Ugly loss for Raptors

The Cavaliers' Lester Hudson goes up against the Raptors' Amir Johnson at the Air Canada Centre...

The Cavaliers' Lester Hudson goes up against the Raptors' Amir Johnson at the Air Canada Centre last night. The Raptors were outscored 33-17 in the fourth quarter in the loss.

Mike Ganter, QMI Agency

, Last Updated: 12:37 AM ET

For the second game in a row, Raptors forward James Johnson took his seat on the bench and never got out of his sweats.

His absence in the first game, Wednesday in Philadelphia, while noticeable, was not problematic as Alan Anderson filled in nicely for the Wake Forest product who has played the bulk of the minutes as the team’s starting small forward.

The fact that the Raptors won the game made it that much easier to accept.

At the time both head coach Dwane Casey and Johnson would only say it was an internal matter that they were going to keep between them.

Johnson said he would accept whatever decision Casey made.

Following Friday morning’s shootaround, Casey was asked if Johnson would play.

“I’m sure he will,” Casey said. “It’s an internal situation and I don’t have a doghouse so there’s no doghouse (to be in),” Casey said.

The matter was raised again Friday in light of the 84-80 loss to the Cleveland Cavaliers and the fact that the Raptors got very limited offensive production from the small forward position.

Casey objected to the suggestion that Johnson might have been able to make a difference and remained mostly tight-lipped about his inactivity.

“We have an internal issue,” he said. “James is not in the dog house. I just thought (Linas Kleiza) and (Alan Anderson) did a good job at the three position. It (the loss) wasn’t because James didn’t play. He’ll be available to play on Sunday and he was available to play tonight but I chose not to play him.”

Casey then got as close to admitting Johnson had committed some form of team infraction.

“We are going to build the program the right way,” he said. “We are going to do things the right way and we’ll go from there.”

Johnson was no more forthcoming.

“It’s the coach’s decision and I’m riding with it,” he said. “Our guys have been playing well without me so I’m just cheering for my team and doing whatever any of them would do if they were a DNP.”

KEEP TWO, ADD ONE

Earlier in the day the Raptors opted to extend the two D-League graduates already on the roster — Ben Uzoh and Alan Anderson — to a second 10-day and then brought in a third in Justin Dentmon.

Then Anderson, who started for James Johnson on Wednesday in Philly, got the nod again to start and with Jose Calderon’s right eye all but swollen shut Casey had to choose between Uzoh and the newest Raptor Dentmon to start at the point.

Uzoh won out based on his five games of experience with the Raptors.

Throw in the fact that the Cavaliers started a 10-day contract D-League callup of their own in Manny Harris, and would have matched the Raptors with two starters in that boat had they not recently signed Donald Sloan for the remainder of the season taking him out of that 10-day classification, and you start to wonder how many season ticket holders were looking for refunds on this particular night.

DON’T PITY THESE CAVS

It has been a tough grind for the Cleveland Cavaliers this year and it’s only going to get tougher.
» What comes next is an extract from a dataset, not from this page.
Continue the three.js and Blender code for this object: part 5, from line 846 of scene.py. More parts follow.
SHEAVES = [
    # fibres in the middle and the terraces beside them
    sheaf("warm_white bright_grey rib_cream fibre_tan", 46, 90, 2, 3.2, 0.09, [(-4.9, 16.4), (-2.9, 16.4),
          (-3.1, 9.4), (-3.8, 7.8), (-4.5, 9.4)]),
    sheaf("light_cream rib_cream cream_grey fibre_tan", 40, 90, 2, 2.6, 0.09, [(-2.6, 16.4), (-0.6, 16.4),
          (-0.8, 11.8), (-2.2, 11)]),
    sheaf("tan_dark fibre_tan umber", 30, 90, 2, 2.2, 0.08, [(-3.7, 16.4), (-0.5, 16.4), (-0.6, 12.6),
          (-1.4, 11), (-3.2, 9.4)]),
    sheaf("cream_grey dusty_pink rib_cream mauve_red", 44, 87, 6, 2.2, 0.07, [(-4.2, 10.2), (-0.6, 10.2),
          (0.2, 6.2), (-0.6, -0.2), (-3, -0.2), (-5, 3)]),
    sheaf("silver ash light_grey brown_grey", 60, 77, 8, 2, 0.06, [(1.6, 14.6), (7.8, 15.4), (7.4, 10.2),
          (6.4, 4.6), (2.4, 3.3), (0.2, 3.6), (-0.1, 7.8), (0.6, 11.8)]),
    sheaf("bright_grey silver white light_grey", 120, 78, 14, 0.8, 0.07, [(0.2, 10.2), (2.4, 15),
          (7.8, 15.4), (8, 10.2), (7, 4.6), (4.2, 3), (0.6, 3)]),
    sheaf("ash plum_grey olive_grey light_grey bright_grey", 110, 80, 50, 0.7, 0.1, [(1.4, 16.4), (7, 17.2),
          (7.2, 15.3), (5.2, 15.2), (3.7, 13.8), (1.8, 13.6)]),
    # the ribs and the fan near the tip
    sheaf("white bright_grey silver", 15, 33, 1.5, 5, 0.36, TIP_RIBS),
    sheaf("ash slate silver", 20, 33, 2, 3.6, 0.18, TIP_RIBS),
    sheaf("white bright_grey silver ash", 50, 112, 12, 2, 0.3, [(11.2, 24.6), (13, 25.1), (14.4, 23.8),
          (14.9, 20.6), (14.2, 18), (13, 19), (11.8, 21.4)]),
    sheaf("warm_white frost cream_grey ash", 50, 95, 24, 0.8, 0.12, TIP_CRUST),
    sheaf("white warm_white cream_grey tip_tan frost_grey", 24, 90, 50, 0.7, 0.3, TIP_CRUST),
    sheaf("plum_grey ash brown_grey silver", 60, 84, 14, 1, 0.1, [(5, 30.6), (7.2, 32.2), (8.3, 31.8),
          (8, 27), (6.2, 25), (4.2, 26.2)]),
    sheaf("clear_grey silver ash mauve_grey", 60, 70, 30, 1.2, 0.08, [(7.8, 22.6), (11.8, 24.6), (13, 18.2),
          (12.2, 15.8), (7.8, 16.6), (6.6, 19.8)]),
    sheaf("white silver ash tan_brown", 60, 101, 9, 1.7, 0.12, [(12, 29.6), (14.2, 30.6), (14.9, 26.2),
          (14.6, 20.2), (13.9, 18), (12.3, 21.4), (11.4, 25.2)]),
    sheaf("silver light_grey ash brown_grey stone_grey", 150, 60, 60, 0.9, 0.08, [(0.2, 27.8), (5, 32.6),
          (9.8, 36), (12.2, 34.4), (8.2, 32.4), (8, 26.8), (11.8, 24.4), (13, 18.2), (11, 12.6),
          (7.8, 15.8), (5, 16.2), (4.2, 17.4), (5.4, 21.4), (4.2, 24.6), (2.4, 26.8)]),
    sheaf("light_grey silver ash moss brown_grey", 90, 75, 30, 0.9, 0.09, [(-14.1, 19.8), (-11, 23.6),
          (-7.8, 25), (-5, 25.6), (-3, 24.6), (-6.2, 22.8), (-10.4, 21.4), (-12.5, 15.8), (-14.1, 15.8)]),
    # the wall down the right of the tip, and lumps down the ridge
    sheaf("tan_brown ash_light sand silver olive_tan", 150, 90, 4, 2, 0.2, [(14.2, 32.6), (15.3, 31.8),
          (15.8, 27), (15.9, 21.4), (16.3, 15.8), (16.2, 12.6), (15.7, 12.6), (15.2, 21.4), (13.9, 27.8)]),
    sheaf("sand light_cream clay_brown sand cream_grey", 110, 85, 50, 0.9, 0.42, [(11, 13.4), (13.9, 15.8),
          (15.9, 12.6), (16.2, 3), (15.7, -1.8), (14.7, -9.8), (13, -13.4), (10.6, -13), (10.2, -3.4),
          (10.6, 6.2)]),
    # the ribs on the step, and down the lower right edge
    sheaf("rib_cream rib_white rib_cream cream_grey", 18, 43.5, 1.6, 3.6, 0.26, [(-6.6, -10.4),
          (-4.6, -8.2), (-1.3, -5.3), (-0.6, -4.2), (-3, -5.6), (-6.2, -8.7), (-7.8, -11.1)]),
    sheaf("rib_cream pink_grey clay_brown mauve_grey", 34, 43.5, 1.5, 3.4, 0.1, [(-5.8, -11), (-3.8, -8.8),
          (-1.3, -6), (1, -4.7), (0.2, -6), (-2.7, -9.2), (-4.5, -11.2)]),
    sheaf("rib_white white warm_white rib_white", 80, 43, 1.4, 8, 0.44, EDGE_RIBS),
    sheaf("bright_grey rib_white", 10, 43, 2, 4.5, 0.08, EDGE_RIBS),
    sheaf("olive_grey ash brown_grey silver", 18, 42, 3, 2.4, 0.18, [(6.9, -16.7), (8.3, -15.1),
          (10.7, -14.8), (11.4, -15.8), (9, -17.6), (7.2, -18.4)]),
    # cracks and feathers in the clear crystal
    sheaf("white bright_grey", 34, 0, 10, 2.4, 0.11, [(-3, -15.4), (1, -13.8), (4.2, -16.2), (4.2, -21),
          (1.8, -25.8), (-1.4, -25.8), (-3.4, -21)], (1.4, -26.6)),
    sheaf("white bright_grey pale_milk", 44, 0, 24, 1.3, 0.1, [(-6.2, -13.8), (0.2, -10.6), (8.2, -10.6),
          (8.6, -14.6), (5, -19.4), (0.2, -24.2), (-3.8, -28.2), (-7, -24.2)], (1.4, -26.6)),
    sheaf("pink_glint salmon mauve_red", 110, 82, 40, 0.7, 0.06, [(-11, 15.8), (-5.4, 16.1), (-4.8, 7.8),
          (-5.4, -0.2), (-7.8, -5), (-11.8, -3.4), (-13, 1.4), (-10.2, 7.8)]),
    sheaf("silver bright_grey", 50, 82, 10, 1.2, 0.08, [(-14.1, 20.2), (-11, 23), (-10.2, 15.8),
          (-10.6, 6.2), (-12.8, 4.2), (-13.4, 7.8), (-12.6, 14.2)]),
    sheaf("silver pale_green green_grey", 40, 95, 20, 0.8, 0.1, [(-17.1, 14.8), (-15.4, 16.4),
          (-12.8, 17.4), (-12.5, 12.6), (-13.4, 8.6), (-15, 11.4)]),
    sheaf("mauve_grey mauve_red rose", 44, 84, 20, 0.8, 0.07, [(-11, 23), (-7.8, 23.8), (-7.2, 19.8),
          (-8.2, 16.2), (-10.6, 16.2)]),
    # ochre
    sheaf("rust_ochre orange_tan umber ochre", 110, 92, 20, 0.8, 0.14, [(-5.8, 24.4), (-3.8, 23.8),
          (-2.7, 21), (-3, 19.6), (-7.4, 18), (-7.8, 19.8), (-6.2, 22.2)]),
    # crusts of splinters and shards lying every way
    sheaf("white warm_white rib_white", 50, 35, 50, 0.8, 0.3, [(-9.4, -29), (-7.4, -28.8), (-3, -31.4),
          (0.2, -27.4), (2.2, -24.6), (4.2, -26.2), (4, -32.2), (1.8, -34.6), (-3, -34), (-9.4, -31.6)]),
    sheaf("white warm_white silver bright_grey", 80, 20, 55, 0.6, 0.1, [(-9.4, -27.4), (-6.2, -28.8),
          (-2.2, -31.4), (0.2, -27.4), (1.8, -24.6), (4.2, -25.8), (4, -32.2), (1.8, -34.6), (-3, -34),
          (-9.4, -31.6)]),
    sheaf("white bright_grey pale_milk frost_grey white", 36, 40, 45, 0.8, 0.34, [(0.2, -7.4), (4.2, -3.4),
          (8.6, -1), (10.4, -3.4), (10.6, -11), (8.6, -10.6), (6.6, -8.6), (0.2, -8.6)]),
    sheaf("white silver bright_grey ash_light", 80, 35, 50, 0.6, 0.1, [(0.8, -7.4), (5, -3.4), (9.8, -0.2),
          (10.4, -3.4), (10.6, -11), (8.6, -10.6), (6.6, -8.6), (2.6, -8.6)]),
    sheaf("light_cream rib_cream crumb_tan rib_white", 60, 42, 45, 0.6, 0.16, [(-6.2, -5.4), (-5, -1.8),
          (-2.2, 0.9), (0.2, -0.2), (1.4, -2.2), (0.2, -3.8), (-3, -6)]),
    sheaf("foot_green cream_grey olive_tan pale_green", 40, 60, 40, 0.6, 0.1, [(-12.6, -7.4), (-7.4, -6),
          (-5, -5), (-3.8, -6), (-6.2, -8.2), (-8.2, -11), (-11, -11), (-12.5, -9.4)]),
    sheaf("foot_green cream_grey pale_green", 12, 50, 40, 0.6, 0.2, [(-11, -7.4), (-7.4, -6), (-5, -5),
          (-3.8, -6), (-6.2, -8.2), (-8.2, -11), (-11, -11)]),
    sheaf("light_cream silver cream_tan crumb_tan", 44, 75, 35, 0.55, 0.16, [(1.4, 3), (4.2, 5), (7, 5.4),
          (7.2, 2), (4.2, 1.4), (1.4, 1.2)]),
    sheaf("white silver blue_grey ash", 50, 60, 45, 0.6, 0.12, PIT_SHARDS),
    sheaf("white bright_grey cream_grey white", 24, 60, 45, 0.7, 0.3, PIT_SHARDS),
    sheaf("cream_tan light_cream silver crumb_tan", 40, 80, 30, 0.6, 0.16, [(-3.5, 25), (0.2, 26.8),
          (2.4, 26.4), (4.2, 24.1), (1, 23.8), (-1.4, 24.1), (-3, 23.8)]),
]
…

Unlike the Raptors who got their three-games-in-three-nights lockout blemish out of the way in January, the Cavs get it next week. Beginning Tuesday they begin a stretch of seven games in nine nights which includes that dreaded back-to-back-to-back. Former Raptor Anthony Parker who sat out Friday’s game with a bruised sternum, said even anticipating the grind coming into the year really didn’t prepare him or anyone else for what it would be like.

But if there has been a saving grace for the Cavs this year it has been in the development of their two young stars from the 2011 draft. Brampton native Tristan Thompson has made steady progress. But the Cavs first overall pick Kyrie Irving stepped right in from pretty much Day 1 and established himself as the next big thing in Cleveland.

“Kyrie is special,” Parker said. “He’s so talented and at that age it’s amazing that he’s so mature. Usually with young, quick guys, they just go as quick as they can. He has a great change of pace. He’s knowledgeable about the game, he can read the defence, he can finish at the rim, shoot the three, he’s really a special talent.”

Parker doesn’t see any reason he won’t join the conversation of the league’s best point guards in the very near future.

KEEPING HIS DISTANCE

Casey knows enough than to step into the minefield that is the current Orlando Magic situation. For starters, it’s not his concern. Beyond that, there’s nothing to be gained by taking a side here. But you have to imagine that every coach in the league was just a little bit tickled to see Stan Van Gundy put his superstar in an awkward position by revealing to the media that Howard had been going behind his back to management and demanding he be fired. Howard thought his secret was safe. Van Gundy revealed him to be the behind-the-scenes manipulator that he is.

Casey declined to comment for the above mentioned reasons but pressed a little he did offer: “We have one of the most difficult jobs in sports, being a coach. A lot of times we have to tell a player no and we’re the only one’s in their lives telling them no they can’t do something. That’s just from a coaching standpoint.”